When the exchange of insults between Loki and
Odin about acts they consider unmanly is quickly
interrupted by the Mother, Loki responds in a way that
demonstrates his uninspired intellect and emotional state,
that is, with anger. He is then approached by the second
most misunderstood female character in all its ferocity,
that being the Lover herself. Everyone knows Hel hath
no fury like a woman scorned. Loki is bound to the
rocks using the entrails of his wolf son, and Skadi, a
daughter archetype, ties a snake above his head that drips
venom onto his face until Ragnarok approaches. Loki’s
partner Sigyn (girlfriend) holds a bowl above
his head and collects the venom until the bowl is full. When she goes to empty it, the venom drips on Loki and
he writhes in pain, causing earthquakes.
Interestingly enough, this is another demonstration of the
masculine that is out of balance, for Sigyn must sacrifice
a part of herself to support her partner – something
Frigga never has to do in her partnership with Odin.

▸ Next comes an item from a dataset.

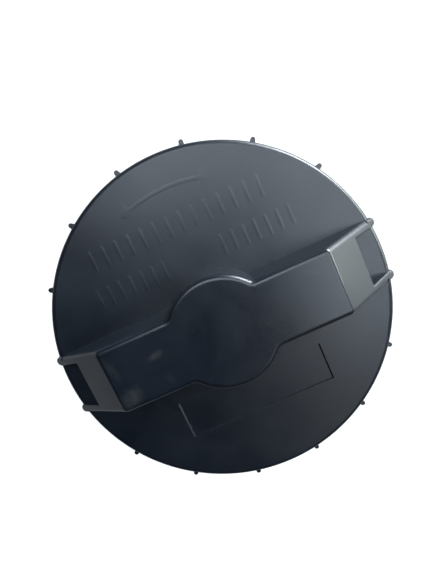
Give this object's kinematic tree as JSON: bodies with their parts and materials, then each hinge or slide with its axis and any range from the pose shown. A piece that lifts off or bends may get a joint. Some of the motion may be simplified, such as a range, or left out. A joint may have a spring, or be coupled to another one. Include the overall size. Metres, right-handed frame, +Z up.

The Prose Edda tells us of the court over which
Frigga holds sway. The first reference and the inference
that the Asynjur are not less holy than the Aesir is very
important though not often mentioned
XX. Then said Gangleri: “Who are the Æsir, they in
whom it behooves men to believe?” Hárr answered: “The
divine Æsir are twelve.” Then said Jafnhárr: “Not less
holy are the Ásynjur, the goddesses, and they are of no
less authority.” Then said Thridi: “Odin is highest and
eldest of the Æsir: he rules all things and mighty as are
the other gods, they all serve him as children obey a
father. Frigg is his wife, and she knows all the fates of
men, though she speaks no prophecy,–as is said here,
when Odin himself spake with him of the Æsir whom
men call Loki:
Thou art mad now, | Loki, and reft of mind, —
Why, Loki, leavest thou not off?
Frigg, methinks, | is wise in all fates,
Though herself say them not!
Odin proclaims that Frigga knows the fates of all
men, yet the history of her worship is sparse. Men wrote
most of the histories we have; the Christian missionaries
and monks who wrote a great deal of what we perceive
as our heritage would shy away from the realm of the
feminine, not recognizing its importance. They had no
such aspect to their faith, and spent a great deal of time
persecuting as witches millions of women who
recognized their own feminine power. Be that as it may,
we still have an inkling of how important the Goddesses
were, in that there were both male and female roles of
importance in early medieval society. This gives us
magnificent possibilities for today’s practice of our faith.